Thanks to brilliant Amy McDonnell and Zero Hour campaign co-ordinator and Permaculture Book Group collaborator for her willingness to work in wind and rain.

Thanks to Lieneke, who kindly suggested the collaboration, on the right and her dog Fleur (the larger of two) and Rod on the left, who I met on the Pilgrimage for Nature last year.

Using cut willow which was drying on site we built a visor shaped install as a nod to Sidney Nolan’s Ned Kelly series. In these famous Australian paintings the outlaw, murderer, bushranger Ned Kelly merges with landscape. The violence encompassed by his actions is depicted in a naieve bright style by the painter who inhabits this outsider.

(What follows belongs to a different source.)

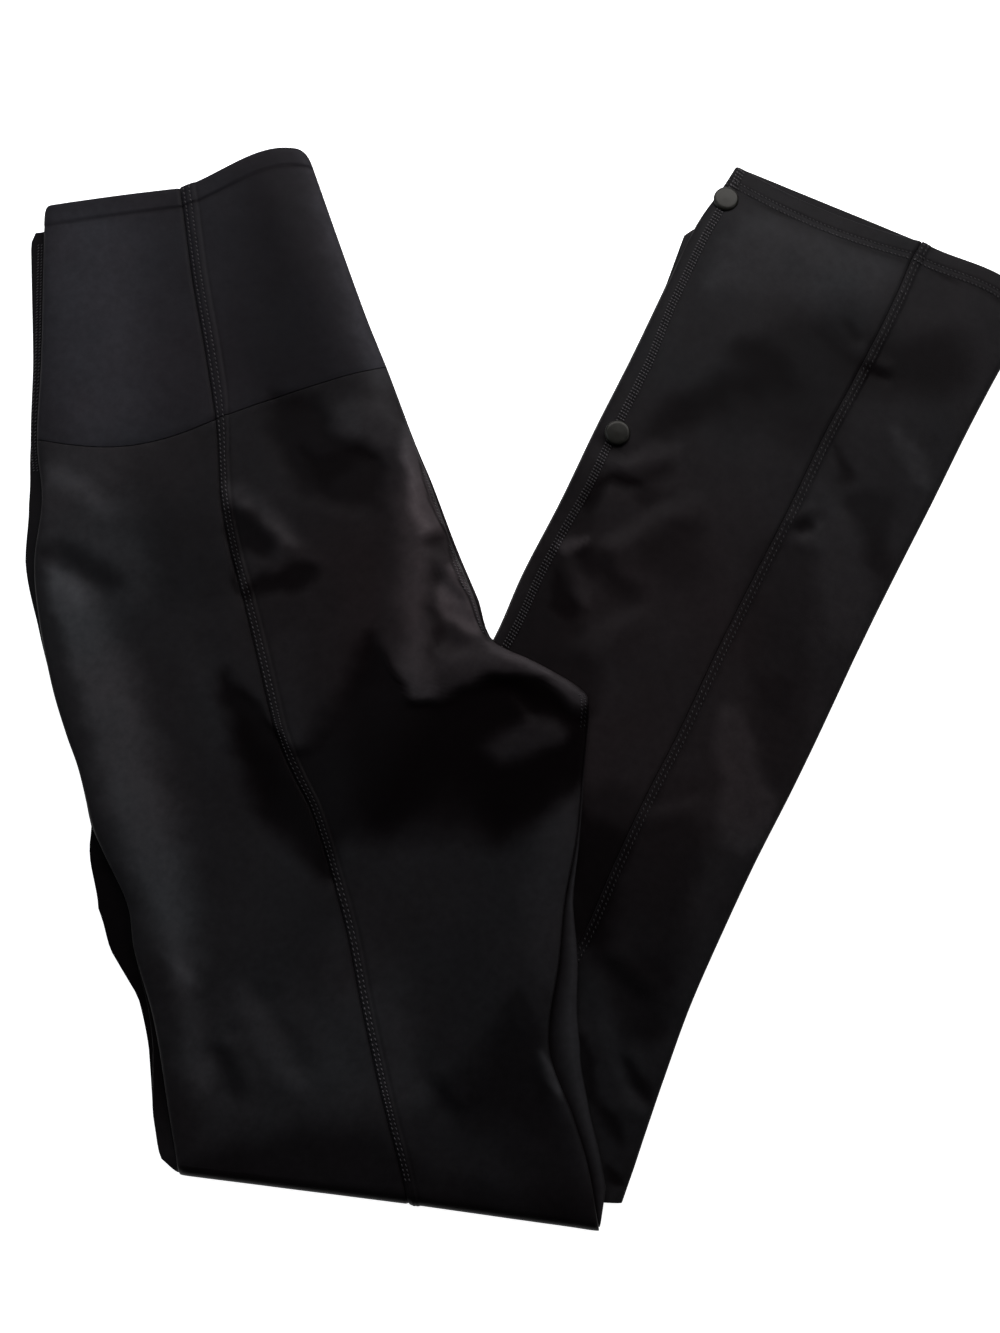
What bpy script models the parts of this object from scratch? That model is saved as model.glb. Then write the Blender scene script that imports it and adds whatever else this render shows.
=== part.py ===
"""Plain high-waisted leggings, folded lengthwise and once more at the knee, laid flat.

The thigh part (waist to knee) lies over the shin part (knee to hem), which comes
out from under it to the upper right. Real size in metres, +Z up, resting on Z = 0.
Tables are in millimetres on the table top, X to the right and Y away.
"""

import math

import bmesh
import bpy
import numpy as np

MM = 0.001

# ---------------------------------------------------------------- driving sizes (mm)
CLOTH_WALL = 1.1            # one ply of the knit, with its loft
WAISTBAND_WALL = 1.6        # the waistband is cut double
SEAM_GAP = 0.3              # clear line between neighbouring pieces
THIGH_STACK = 6.0           # four plies lying on the table
OVERLAP_STACK = 11.4        # eight plies where thigh lies over shin
SHIN_STACK = 5.2            # four plies of the lower leg
STEP_START = 6.0            # the thigh is up on the shin from here ...
STEP_END = 42.0             # ... and down on the table from here
EDGE_ROUND = 5.0            # width of the rounding along a side edge
EDGE_DROP = 1.9             # how far the top ply turns down there
END_ROUND = 3.0
END_DROP = 0.9
FOLD_RADIUS = 6.0           # half width of the roll at the knee
FOLD_TURN = 150.0           # degrees the top ply turns round the knee
WELT_WIDTH = 5.2            # seam allowance felled to the centre side
WELT_HEIGHT = 0.7
FOLD_LIMIT = 2.8            # no fold is deeper or higher than this
ROW_STEP = 15.0             # spacing of the sections along the leg
CAP_RADIUS = 6.5            # press-stud cap
CAP_HEIGHT = 1.5
CAP_LIFT = 0.3
CENTER_X = 14.6             # middle of the footprint, moved to the origin
CENTER_Y = 4.9

# ---------------------------------------------------------------- sections
# One row a section across the leg: its left edge, the mid seam, its right edge.
# Waist edge first, waistband seam at row 4, crotch point at row 12, knee fold last.
# left_x, left_y, seam_x, seam_y, right_x, right_y
THIGH_SECTIONS = (
    (-236, 241, -166, 251, -101, 273),
    (-236, 232, -164, 240, -97, 262),
    (-235, 196, -158, 202, -83, 222),
    (-234, 158, -150, 162, -69, 183),
    (-234, 116, -143, 122, -58, 155),
    (-230, 85, -140, 87, -44, 116),
    (-232, 53, -135, 61, -35, 93),
    (-228, 23, -127, 33, -24, 62),
    (-220, -9, -119, 3, -13, 34),
    (-212, -33, -113, -20, -4, 13),
    (-206, -48, -110, -31, 19, 1),
    (-201, -64, -105, -44, 39, -11),
    (-197, -78, -99, -56, 43, -20),
    (-191, -91, -91, -71, 41, -43),
    (-179, -115, -81, -99, 37, -82),
    (-175, -136, -72, -129, 31, -113),
    (-166, -163, -65, -161, 28, -141),
    (-161, -182, -58, -191, 23, -180),
    (-155, -210, -52, -214, 34, -212),
    (-151, -228, -46, -235, 41, -235),
    (-149, -239, -42, -252, 46, -264),
)

# Hem first, the end tucked into the knee fold last.
# left_x, left_y, seam_x, seam_y, right_x, right_y
SHIN_SECTIONS = (
    (123, 264, 218, 222, 273, 184),
    (115, 251, 212, 212, 267, 172),
    (102, 232, 202, 190, 256, 155),
    (86, 199, 184, 155, 238, 123),
    (68, 161, 164, 119, 218, 85),
    (49, 123, 145, 81, 198, 48),
    (31, 85, 124, 41, 179, 12),
    (12, 48, 106, 6, 161, -24),
    (-3, 14, 88, -31, 143, -59),
    (-25, -22, 71, -63, 124, -94),
    (-45, -58, 55, -96, 107, -128),
    (-67, -93, 40, -129, 91, -162),
    (-87, -127, 21, -160, 78, -195),
    (-109, -161, 2, -189, 68, -222),
    (-126, -194, -19, -221, 63, -236),
    (-141, -232, -42, -247, 57, -252),
)

# How far the plies beneath reach past the top ply.
# section row, left, right
THIGH_REACH = (
    (0.0, 0.0, 0.0),
    (1.14, 0.0, 0.0),
    (1.24, 8.0, 0.0),
    (2.0, 6.5, 0.0),
    (3.0, 5.0, 0.0),
    (4.0, 4.0, 0.5),
    (5.0, 7.5, 1.0),
    (6.0, 5.5, 1.5),
    (7.0, 2.0, 2.0),
    (8.0, 0.5, 2.5),
    (9.2, 0.5, 0.5),
    (12.0, 1.5, 0.6),
    (13.0, 8.0, 0.6),
    (14.0, 15.0, 1.5),
    (15.0, 12.0, 4.0),
    (15.8, 5.0, 8.0),
    (17.0, 6.0, 15.0),
    (18.0, 9.0, 8.0),
    (19.0, 9.0, 6.5),
    (20.0, 6.0, 6.0),
)
SHIN_REACH = (
    (0.0, 0.0, 0.0),
    (2.05, 0.3, 0.4),
    (2.20, 3.4, 0.5),
    (3.0, 0.6, 0.5),
    (15.0, 0.6, 0.5),
)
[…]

In this series Nolan reflects on European ties, both via his personal experience and of Australia’s involvement in the Second World War and Western painting tradition and there is a sense of both belonging and staunch independence cultivated at the same time.

I like the visor shape as a starting point for reflecting on how we have a blinkered view of the landscape according to what we know of it, whilst simultaneously providing a viewpoint to look at the landscape from and opportunity to look at the tool of our own blinkeredness, which hopefully expands the vision.

I see this work very much as a prototype; the design changed rapidly given materials and stability in the wind, and I think that the coverage of mesh could be further developed to reflect different sites. The visor panels also act as a temporary divider and having worked on it flat we created a trampled stage area within it and series of pathways up through the grass to the artwork. Perhaps this space could also be used for further reflection on the landscape as well as the armour we build around ourselves and how our views are informed by both indiviudal and collective vision.

Futura Glitch, Livia Rita and The Avant Gardeners 04.05.22 // Sadlers Wells

Delightful evening with Livia Rita and the Avant Gardeners - wild card - at Sadlers Wells.

I created three pairs of blooming displays within Livia’s shoes. It was wonderful to see them inaction and leave heart buouyant after a night of her creatures, all stomping out gleeful.